NOTRE DAME, Ind. — Notre Dame University, a popular Roman Catholic institution, will host a controversial conference entitled “Gay in Christ: Dimensions of Fidelity” this week for those who identify as homosexuals but who hold to Catholic teachings on sexuality and marriage.
According to a report released this week by the university, the two-day event is co-sponsored by Notre Dame’s Institute for Church Life and Gender Relations Center and will aim to “explore appropriate pastoral strategies for Catholic parishioners who regard themselves as non-heterosexual, but who accept Catholic Church teaching on marriage and sexuality.”
The event is stated to include much of the same discussion that took place during the recent synod of Catholic bishops in Rome. As previously reported, the summit discussed issues pertaining to relationships and families, including homosexuality, and was controversial even among those in attendance as many could not agree on the content of the relatio.
“Homosexuals have gifts and qualities to offer to the Christian community: Are we capable of welcoming these people, guaranteeing to them a fraternal space in our communities?” the original section on homosexuality read. “Often they wish to encounter a Church that offers them a welcoming home. Are our communities capable of providing that, accepting and valuing their sexual orientation, without compromising Catholic doctrine on the family and matrimony?”
While retaining its belief that sexual activity between those of the same gender is wrongful, many viewed the document as seeking to be more “inclusive” of those whose lifestyles run counter to Scripture.
“Without denying the moral problems associated with homosexual unions, there are instances where mutual assistance to the point of sacrifice is a valuable support in the life of these persons,” it continues. “Furthermore, the Church pays special attention to children who live with same-sex couples and stresses that the needs and rights of the little ones must always be given priority.”
The synod ultimately left the text out of its draft at the conclusion of its two week gathering as a consensus could not be reached about the matter.
“I think this is timely, given the synod on the family and its attention to such pastoral issues,” John Cavadini, director of Notre Dame’s Institute for Church Life, said of university’s upcoming conference, which will begin on Friday. “The conference is not intended to cover all issues related to identifying as gay and Catholic, but is directed, ultimately, at forming a pastoral strategy for parishes to be able to receive the gifts of self-identified gay Catholics who also adhere to the teaching of the Church on marriage and related issues.”
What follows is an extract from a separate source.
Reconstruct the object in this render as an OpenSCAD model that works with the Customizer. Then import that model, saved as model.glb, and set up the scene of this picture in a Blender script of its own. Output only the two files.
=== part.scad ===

“Can Church teaching support an ‘exchange of gifts,’ enabling a parish community to receive the gifts that such people bring to us, and, in turn, to make the gifts of ecclesial belonging more securely and fruitfully available to these Catholics? That is the long-term goal of the rather experimental discussions we are beginning here.”
But some state that if persons are remaining abstinent and are rather seeking to overcome homosexual temptation through the power of Jesus Christ rather than embrace sin, then they should not be identifying themselves by their temptations—but rather seeing themselves as simply being in Christ.
“Sexuality is not an identity; sexuality comes from an identity,” Ryan Dobson of Focus on the Family wrote in a post earlier this year. “My identity does not come from my intimate relationship with my wife; my identity comes directly from my relationship (or lack of) with God.”
He told the story of Christopher Yuan, who turned from homosexuality when he realized his new identity as a born-again child of God.
“He says over and over again that giving his life to Christ meant simultaneously accepting his new identity as a son of a perfectly holy God,” Dobson explained. “Following Jesus Christ was a choice, the outcome of which was a new identity in the truths that God teaches. Yuan said, ‘The choice was either to walk away from God and continue with my lifestyle, or to choose Jesus Christ and follow what the Bible says.'”
“Don’t let [people] get away with defining someone based on that person’s sexual preference. Instead, hold up the same standard that God put in place for yourself and everyone else on the planet: ‘Be holy as I am holy,'” he said. “That is the beginning of your identity.”